DMA バッファーは特定のアドレス空間で実行されるため、複数のエンジンがサポートされるのは、各エンジンが異なるアドレス空間DMA バッファーを実行できる場合に限られます。

ドライバーは、自身が表すエンジンがいくつあるか、また、それらのエンジンが、作成するコンテキスト内でどのように使用されるかを決定します。

HW キュー

エンジンには、概念上、HW キューと呼ばれるキューに配置される一連の DMA バッファーが与えられます。 現時点では、このキューに格納される DMA バッファー エントリは 2 つまでです。 エンジンは、送信された順序で DMA バッファーを完了する必要があります。

優先

エンジンはプリエンプション機能を備えている必要があり、部分的に完了した DMA バッファーの実行を中断したり取り消したりできなければなりません。

未処理の作業を中断するよう要求された場合、エンジンは、部分的に完了した DMA バッファーの遂行を最低限支え、まだ開始されていない DMA バッファーについてはすべて取り消す必要があります。

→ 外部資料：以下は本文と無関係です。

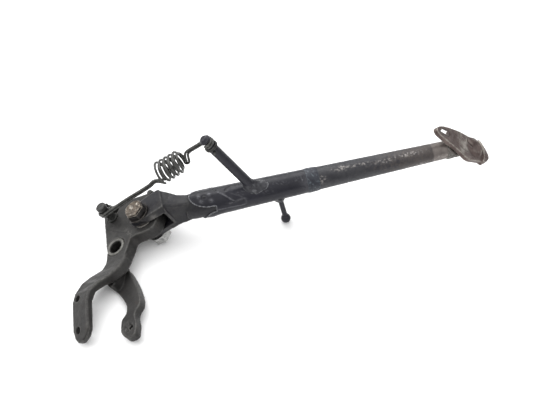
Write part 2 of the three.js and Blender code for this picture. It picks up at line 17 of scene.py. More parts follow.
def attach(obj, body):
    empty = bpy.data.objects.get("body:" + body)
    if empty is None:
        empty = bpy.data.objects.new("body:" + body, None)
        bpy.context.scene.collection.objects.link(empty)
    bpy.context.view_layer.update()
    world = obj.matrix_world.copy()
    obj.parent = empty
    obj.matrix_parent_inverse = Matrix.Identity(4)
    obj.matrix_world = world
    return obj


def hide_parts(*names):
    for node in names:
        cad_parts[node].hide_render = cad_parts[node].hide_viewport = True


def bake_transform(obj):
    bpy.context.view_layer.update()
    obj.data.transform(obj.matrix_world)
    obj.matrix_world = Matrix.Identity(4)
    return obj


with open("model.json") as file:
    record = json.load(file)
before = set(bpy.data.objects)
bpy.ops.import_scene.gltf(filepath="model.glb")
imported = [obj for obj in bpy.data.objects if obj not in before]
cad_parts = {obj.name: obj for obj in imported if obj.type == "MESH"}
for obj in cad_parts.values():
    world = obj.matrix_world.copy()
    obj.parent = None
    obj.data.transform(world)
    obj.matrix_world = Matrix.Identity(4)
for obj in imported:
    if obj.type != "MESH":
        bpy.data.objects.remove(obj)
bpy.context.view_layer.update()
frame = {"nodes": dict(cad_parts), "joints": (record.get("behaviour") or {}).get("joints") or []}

# ------------------------------------------------------------------ frames and sizes

MM = 0.001
JOINTS = {joint["name"]: joint for joint in frame["joints"]}
PIVOT = Vector(JOINTS["leg_swing"]["pos_m"])
PIVOT_AXIS = Vector(JOINTS["leg_swing"]["axis"]).normalized()
SPRING_ALONG = Vector(JOINTS["spring_reach"]["axis"]).normalized()
SPRING_START = Vector(JOINTS["spring_swing"]["pos_m"])
ROW_Y = Vector((0, 1, 0))

LEG_TURN = 14.5  # degrees from the plate's X to the folded leg
LEG_DROP = 25.1  # degrees that the tube bends down from the ears
TUBE_START = (41.5, 0, -11)  # in the leg's frame
TUBE_LENGTH = 251
TUBE_JOINT = 113  # along the tube, where the two tapers meet
TUBE_WALL = 2.8
TUBE_RADII = (13.4, 11.2, 11, 8.4)  # start, joint, joint of the lower tube, end
FOOT_START = (268.7, 0, -91)  # in the leg's frame
FOOT_ALONG = Vector((0.338, 0, -0.94)).normalized()
FOOT_NORMAL = Vector((0.874, -0.372, 0.314)).normalized()
STUD_HOOK = Vector((-37.6, 16, 19))  # where the springs hook on the stud, in the plate's frame
STUD_RADIUS = 4.4
POST_REACH = 93.8  # from the pivot to the post, along the leg
POST_HOOK_RISE = 40.6  # height of the post's groove over the leg's middle plane
POST_RADIUS = 4.7
POST_NECK_RADIUS = 3.3
POST_LEAN_SIDE = 2.6  # degrees, to the leg's far side
POST_LEAN_BACK = 3.8  # degrees, up the leg towards the stud


def frame_matrix(origin, x, y, z):
    matrix = Matrix((x, y, z)).transposed().to_4x4()
    matrix.translation = origin
    return matrix


def turn(degrees, axis):
    return Matrix.Rotation(math.radians(degrees), 4, axis)


PLATE = frame_matrix(PIVOT, ROW_Y.cross(PIVOT_AXIS), ROW_Y, PIVOT_AXIS)
LEG = PLATE @ turn(LEG_TURN, "Z")
TUBE = LEG @ Matrix.Translation(Vector(TUBE_START) * MM) @ turn(LEG_DROP, "Y")
FOOT = LEG @ frame_matrix(
    Vector(FOOT_START) * MM, FOOT_ALONG, FOOT_NORMAL.cross(FOOT_ALONG), FOOT_NORMAL
)
POST_HOOK = Vector((POST_REACH, 0, POST_HOOK_RISE)) * MM
POST = (
    LEG @ Matrix.Translation(POST_HOOK) @ turn(-POST_LEAN_SIDE, "X") @ turn(-POST_LEAN_BACK, "Y")
    @ Matrix.Translation(-POST_HOOK)
)
SPRING_SIDE = PIVOT_AXIS.cross(SPRING_ALONG).normalized()
SPRING = frame_matrix(
    SPRING_START, SPRING_ALONG, SPRING_SIDE, SPRING_ALONG.cross(SPRING_SIDE)
)


def at(place, x, y, z):
    return place @ (Vector((x, y, z)) * MM)


def local(place):
    """A function that gives a row-frame point in this frame's millimetres."""
    inverse = place.inverted()
    return lambda point: (inverse @ point) / MM


def smoothstep(low, high, value):
    share = min(1.0, max(0.0, (value - low) / (high - low)))
    return share * share * (3 - 2 * share)


def bump_at(distance, width):
    return math.exp(-((distance / width) ** 2))


def oval_distance(x, y, middle, size):
    """Distance from an oval's middle, with 1 at its edge."""
    return math.hypot((x - middle[0]) / size[0], (y - middle[1]) / size[1])


# ------------------------------------------------------------------ materials

# Near-black for dark pitting, and for painted shade in grooves, holes and hollows
PIT_AND_SHADE_BLACK = (0.006, 0.006, 0.006, 1)
SHINE = 0.32  # specular level of every worn metal
MASK_FADE = (0.3, 0.62)  # noise levels between which edge wear sets in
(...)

DMA バッファーの完了または中断の指示もやはり、DMA バッファーが送信された順序で行う必要があります。 DMA バッファーが中断された場合、後続の DMA バッファー (現時点では 1 つのみ) もすべて中断されます。

DMA バッファーが部分的に実行された場合、ドライバーは実行を再開できるだけの情報を保存する必要があります。

DMA バッファー

DDI の呼び出しを介して送信された作業は、まずドライバーによって DMA バッファーに変換され、その後、送信されて実行されます。 エンジンは、一連の DMA バッファーで表される作業を完遂するために必要なアクションを実行します。 各 DMA バッファーは、特定のコンテキストアドレス空間で実行されます。 エンジンは、DMA バッファーの実行が完了したことを通知する必要があります。これらの通知は、DMA バッファーが受信された同じ順序で行われなければなりません。

アドレス空間

アドレス空間は、仮想デバイス アドレスを物理デバイス アドレスにマッピングする目的で使用されます。 使用されるアドレス空間は、ホスト側のプロセスごとに 1 つです。

エンジンはプロセス間で共有されるリソースであるため、アドレス空間の切り替えをサポートする必要があります。DMA バッファーは、さらざまなプロセスから実行されるためです。

アドレス空間を 1 つしかサポートしないデバイスは、その使用を制限する必要があります。 デバイスの使用が許可されるのは、一度に 1 つのプロセスのみです。 あるプロセスがデバイスを使用している間、他のプロセスがデバイスにアクセスしようとしても、それらはすべて失敗します。 単一プロセスのアクセスしかサポートされないデバイスは、単一使用デバイスと呼ばれます。

アドレス空間は、そのルート ページ テーブルへの単一のポインターによって指定されます。 アドレス空間を切り替えるには、別のルート ページ テーブルのアドレスを指定するだけです。

アドレス空間ページ テーブルは OS によって管理されます。 ページ テーブルに変更を加える場合、OS はドライバーに対して、それらの変更を DMA バッファーに記録するよう要求します。変更が記録された DMA バッファーは、後で適切なタイミングで適切なエンジンに送信されます。